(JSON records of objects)
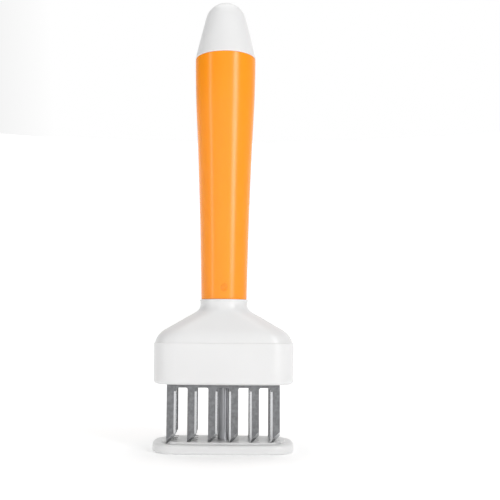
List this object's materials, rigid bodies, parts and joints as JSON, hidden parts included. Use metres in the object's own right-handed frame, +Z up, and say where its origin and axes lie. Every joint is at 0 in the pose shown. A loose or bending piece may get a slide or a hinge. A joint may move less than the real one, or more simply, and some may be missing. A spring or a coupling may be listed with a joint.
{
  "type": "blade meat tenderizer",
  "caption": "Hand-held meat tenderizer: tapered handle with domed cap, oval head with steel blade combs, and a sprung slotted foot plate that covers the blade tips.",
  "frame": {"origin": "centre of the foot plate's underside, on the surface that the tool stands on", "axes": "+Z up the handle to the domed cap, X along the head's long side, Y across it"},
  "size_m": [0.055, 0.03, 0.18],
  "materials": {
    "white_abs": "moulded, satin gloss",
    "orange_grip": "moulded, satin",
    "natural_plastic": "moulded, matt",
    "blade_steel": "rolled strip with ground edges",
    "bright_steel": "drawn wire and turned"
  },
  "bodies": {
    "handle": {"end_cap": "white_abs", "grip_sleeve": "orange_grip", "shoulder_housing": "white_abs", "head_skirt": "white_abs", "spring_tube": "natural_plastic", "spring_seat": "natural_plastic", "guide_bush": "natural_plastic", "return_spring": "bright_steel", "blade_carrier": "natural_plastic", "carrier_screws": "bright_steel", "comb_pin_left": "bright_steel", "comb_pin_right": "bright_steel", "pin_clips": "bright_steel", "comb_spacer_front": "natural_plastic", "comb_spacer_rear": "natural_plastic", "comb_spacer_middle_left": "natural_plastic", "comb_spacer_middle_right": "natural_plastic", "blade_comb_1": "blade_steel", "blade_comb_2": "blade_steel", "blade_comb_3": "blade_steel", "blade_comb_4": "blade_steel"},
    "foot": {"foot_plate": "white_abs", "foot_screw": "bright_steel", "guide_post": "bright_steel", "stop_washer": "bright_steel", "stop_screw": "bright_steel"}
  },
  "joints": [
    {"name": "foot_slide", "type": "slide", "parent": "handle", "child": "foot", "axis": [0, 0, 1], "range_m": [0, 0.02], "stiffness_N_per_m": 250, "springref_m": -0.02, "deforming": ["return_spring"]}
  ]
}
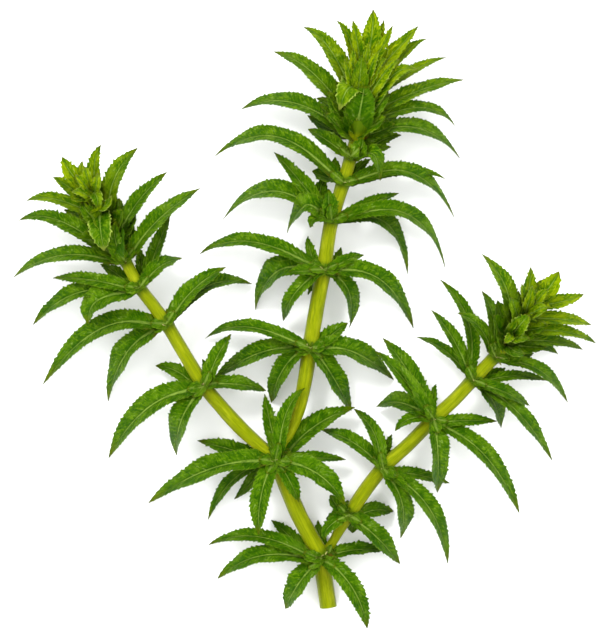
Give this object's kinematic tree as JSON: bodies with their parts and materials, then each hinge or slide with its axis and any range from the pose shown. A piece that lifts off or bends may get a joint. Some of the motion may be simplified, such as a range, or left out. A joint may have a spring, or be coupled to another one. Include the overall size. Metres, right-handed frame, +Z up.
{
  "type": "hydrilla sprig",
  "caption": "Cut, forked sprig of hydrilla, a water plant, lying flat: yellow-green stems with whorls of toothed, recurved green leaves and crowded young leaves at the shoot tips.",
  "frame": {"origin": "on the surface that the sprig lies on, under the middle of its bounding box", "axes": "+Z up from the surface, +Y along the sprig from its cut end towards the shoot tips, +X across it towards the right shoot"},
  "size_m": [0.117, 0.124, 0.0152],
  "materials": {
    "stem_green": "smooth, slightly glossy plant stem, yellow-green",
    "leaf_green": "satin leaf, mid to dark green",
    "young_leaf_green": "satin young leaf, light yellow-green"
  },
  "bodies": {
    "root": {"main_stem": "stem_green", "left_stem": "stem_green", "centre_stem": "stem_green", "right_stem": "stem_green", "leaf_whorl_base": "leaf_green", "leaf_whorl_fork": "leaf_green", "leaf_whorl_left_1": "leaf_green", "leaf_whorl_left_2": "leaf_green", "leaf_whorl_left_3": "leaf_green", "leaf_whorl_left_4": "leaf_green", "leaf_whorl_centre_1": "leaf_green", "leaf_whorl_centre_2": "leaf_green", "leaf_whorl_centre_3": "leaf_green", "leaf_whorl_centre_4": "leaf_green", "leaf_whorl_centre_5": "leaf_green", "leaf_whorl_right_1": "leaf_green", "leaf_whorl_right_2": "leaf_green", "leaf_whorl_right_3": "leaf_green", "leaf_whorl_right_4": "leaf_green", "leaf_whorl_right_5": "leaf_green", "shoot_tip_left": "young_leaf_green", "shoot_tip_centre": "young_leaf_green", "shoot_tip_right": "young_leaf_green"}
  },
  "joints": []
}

SHORT TASK -
Identify every line holding the word "joints" and copy it out.

THE RESULT -
List this object's materials, rigid bodies, parts and joints as JSON, hidden parts included. Use metres in the object's own right-handed frame, +Z up, and say where its origin and axes lie. Every joint is at 0 in the pose shown. A loose or bending piece may get a slide or a hinge. A joint may move less than the real one, or more simply, and some may be missing. A spring or a coupling may be listed with a joint.
  "joints": [
  "joints": []